PROBLEM STATEMENT: Everything from the first line to the line containing "turned about Z." is to be repeated exactly; nothing past it.
**** DATASET SECTION ****
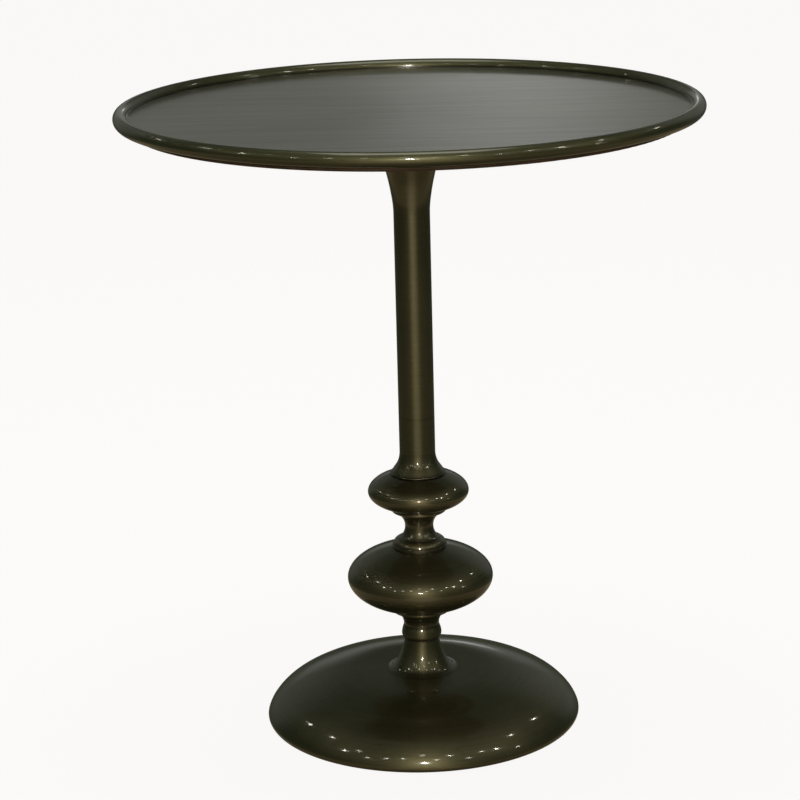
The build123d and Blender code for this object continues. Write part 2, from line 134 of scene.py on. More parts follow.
def lathe(name, outline, joints, segments):
    """A closed mesh from an outline turned about Z.

    Its vertices carry the way along the outline (turn), how worn a raised edge is
    (wear), and how much dark patina sits in a hollow or beside a joint (grime).
    """
    points = outline.points
    count = len(points)
    section = np.array(points)
    angles = np.arange(segments) * 2 * pi / segments
    vertices = np.empty((segments, count, 3))
    vertices[:, :, 0] = np.cos(angles)[:, None] * section[None, :, 0]
    vertices[:, :, 1] = np.sin(angles)[:, None] * section[None, :, 0]
    vertices[:, :, 2] = section[None, :, 1]
    faces = []
    for i in range(segments):
        this, following = i * count, (i + 1) % segments * count
        for j in range(count):
            k = (j + 1) % count
            faces.append((this + j, following + j, following + k, this + k))
    mesh = bpy.data.meshes.new(name)
    mesh.from_pydata((vertices.reshape(-1, 3) * MM).tolist(), [], faces)
    stretch = np.hypot(*(section - np.roll(section, 1, axis=0)).T)
    stretch[0] = 0
    way = np.cumsum(stretch) * MM
    bend = bend_of_outline(points)
    wear = np.clip(bend * 1.1, 0, 1)
    grime = np.clip(-bend * 6, 0, 0.6)
    for r, z, depth in joints:
        away = np.hypot(section[:, 0] - r, section[:, 1] - z)
        wear *= np.clip(away / 2.0, 0, 1)
        grime = np.maximum(grime, depth * np.clip(1.15 - away / 2.6, 0, 1))
    add_values(mesh, "turn", np.tile(way, segments))
    add_values(mesh, "wear", np.tile(wear, segments))
    add_values(mesh, "grime", np.tile(grime, segments))
    piece = bpy.data.objects.new(name, mesh)
    bpy.context.scene.collection.objects.link(piece)
    finish_mesh(mesh)
    return piece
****
SOLUTION:
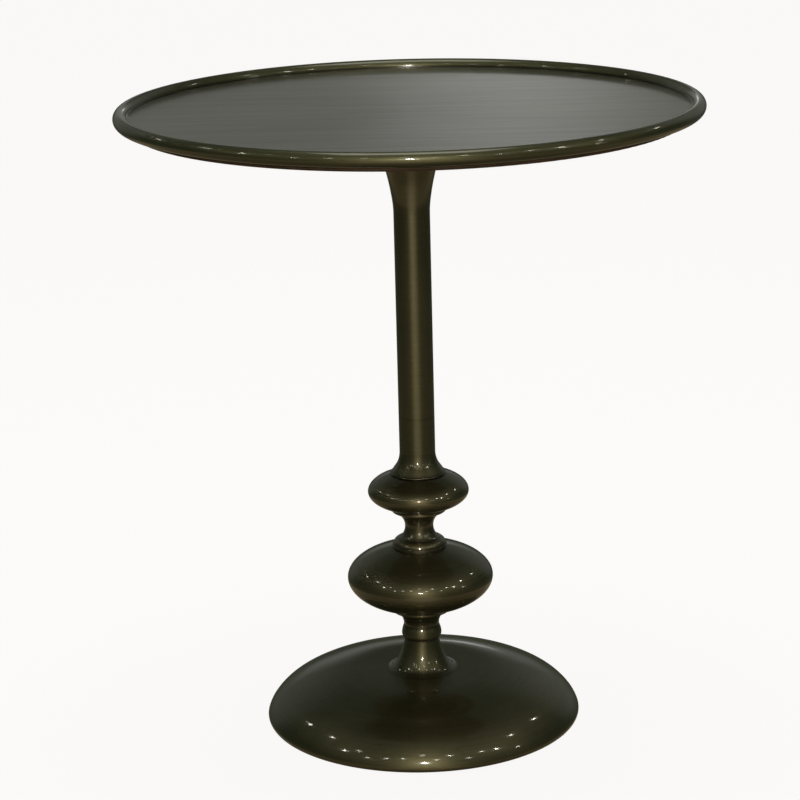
The build123d and Blender code for this object continues. Write part 2, from line 134 of scene.py on. More parts follow.
def lathe(name, outline, joints, segments):
    """A closed mesh from an outline turned about Z.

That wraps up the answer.